> **THE EXERCISE**
Return only the stretch of the material below that begins with the line containing "Keep writing the" and ends with the line containing "return at(inner.x +", exactly; both of those lines belong to it.

> **EXTRACTED DATA**
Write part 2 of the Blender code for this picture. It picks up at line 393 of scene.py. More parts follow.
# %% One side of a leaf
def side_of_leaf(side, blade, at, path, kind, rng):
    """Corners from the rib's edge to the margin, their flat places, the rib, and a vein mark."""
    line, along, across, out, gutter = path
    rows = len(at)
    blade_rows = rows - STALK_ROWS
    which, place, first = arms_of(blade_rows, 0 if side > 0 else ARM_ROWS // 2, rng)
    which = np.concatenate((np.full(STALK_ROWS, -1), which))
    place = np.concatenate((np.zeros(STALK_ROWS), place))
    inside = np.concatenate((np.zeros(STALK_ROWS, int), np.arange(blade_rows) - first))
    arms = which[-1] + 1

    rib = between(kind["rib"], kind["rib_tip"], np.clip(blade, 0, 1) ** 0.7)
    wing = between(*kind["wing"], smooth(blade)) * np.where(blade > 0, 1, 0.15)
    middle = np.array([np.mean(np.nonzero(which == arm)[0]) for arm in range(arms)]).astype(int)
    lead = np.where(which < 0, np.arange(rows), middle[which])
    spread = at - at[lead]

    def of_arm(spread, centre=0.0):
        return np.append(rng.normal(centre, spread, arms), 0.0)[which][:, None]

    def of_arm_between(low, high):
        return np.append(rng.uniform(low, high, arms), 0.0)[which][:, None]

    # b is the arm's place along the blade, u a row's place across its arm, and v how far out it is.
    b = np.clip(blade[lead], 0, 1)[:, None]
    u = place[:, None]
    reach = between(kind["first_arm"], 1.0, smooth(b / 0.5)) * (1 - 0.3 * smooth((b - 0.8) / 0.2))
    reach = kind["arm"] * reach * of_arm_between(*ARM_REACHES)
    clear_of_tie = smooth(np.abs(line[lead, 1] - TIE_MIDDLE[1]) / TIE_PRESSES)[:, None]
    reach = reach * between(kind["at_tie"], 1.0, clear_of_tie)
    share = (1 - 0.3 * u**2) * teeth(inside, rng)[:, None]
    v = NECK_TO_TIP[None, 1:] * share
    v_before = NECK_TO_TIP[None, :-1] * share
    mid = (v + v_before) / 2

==

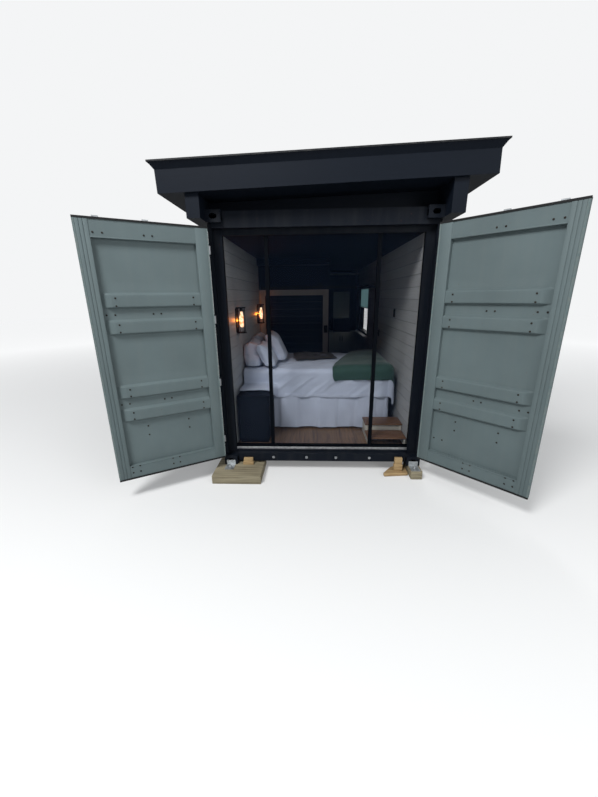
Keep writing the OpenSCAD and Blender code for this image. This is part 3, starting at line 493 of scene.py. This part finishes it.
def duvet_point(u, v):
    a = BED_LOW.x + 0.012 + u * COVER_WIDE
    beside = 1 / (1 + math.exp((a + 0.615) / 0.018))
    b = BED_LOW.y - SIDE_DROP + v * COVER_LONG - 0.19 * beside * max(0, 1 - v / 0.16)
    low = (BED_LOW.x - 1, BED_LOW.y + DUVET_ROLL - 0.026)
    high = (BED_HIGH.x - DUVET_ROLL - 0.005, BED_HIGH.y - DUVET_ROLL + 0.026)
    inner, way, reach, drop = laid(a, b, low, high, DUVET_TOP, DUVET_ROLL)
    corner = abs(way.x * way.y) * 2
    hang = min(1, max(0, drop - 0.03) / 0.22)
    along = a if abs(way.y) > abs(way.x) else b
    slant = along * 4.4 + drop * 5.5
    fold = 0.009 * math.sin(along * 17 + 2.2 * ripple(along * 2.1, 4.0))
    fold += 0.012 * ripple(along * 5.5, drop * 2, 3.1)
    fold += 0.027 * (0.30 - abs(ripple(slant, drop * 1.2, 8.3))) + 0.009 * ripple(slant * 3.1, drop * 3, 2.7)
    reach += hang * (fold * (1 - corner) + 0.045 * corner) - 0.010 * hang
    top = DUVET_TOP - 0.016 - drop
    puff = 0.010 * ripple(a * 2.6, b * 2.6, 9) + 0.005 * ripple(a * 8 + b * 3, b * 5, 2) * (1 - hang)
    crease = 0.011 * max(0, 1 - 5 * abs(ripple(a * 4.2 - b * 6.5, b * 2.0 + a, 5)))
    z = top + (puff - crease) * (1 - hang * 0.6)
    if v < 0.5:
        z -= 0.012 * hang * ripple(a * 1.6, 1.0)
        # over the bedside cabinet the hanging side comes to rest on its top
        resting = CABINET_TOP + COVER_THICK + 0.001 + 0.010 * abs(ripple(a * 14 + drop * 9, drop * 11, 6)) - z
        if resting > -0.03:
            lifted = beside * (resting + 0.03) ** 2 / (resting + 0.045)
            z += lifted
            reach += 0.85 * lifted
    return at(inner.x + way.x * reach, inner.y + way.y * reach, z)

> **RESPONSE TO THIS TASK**
Keep writing the OpenSCAD and Blender code for this image. This is part 3, starting at line 493 of scene.py. This part finishes it.
def duvet_point(u, v):
    a = BED_LOW.x + 0.012 + u * COVER_WIDE
    beside = 1 / (1 + math.exp((a + 0.615) / 0.018))
    b = BED_LOW.y - SIDE_DROP + v * COVER_LONG - 0.19 * beside * max(0, 1 - v / 0.16)
    low = (BED_LOW.x - 1, BED_LOW.y + DUVET_ROLL - 0.026)
    high = (BED_HIGH.x - DUVET_ROLL - 0.005, BED_HIGH.y - DUVET_ROLL + 0.026)
    inner, way, reach, drop = laid(a, b, low, high, DUVET_TOP, DUVET_ROLL)
    corner = abs(way.x * way.y) * 2
    hang = min(1, max(0, drop - 0.03) / 0.22)
    along = a if abs(way.y) > abs(way.x) else b
    slant = along * 4.4 + drop * 5.5
    fold = 0.009 * math.sin(along * 17 + 2.2 * ripple(along * 2.1, 4.0))
    fold += 0.012 * ripple(along * 5.5, drop * 2, 3.1)
    fold += 0.027 * (0.30 - abs(ripple(slant, drop * 1.2, 8.3))) + 0.009 * ripple(slant * 3.1, drop * 3, 2.7)
    reach += hang * (fold * (1 - corner) + 0.045 * corner) - 0.010 * hang
    top = DUVET_TOP - 0.016 - drop
    puff = 0.010 * ripple(a * 2.6, b * 2.6, 9) + 0.005 * ripple(a * 8 + b * 3, b * 5, 2) * (1 - hang)
    crease = 0.011 * max(0, 1 - 5 * abs(ripple(a * 4.2 - b * 6.5, b * 2.0 + a, 5)))
    z = top + (puff - crease) * (1 - hang * 0.6)
    if v < 0.5:
        z -= 0.012 * hang * ripple(a * 1.6, 1.0)
        # over the bedside cabinet the hanging side comes to rest on its top
        resting = CABINET_TOP + COVER_THICK + 0.001 + 0.010 * abs(ripple(a * 14 + drop * 9, drop * 11, 6)) - z
        if resting > -0.03:
            lifted = beside * (resting + 0.03) ** 2 / (resting + 0.045)
            z += lifted
            reach += 0.85 * lifted
    return at(inner.x + way.x * reach, inner.y + way.y * reach, z)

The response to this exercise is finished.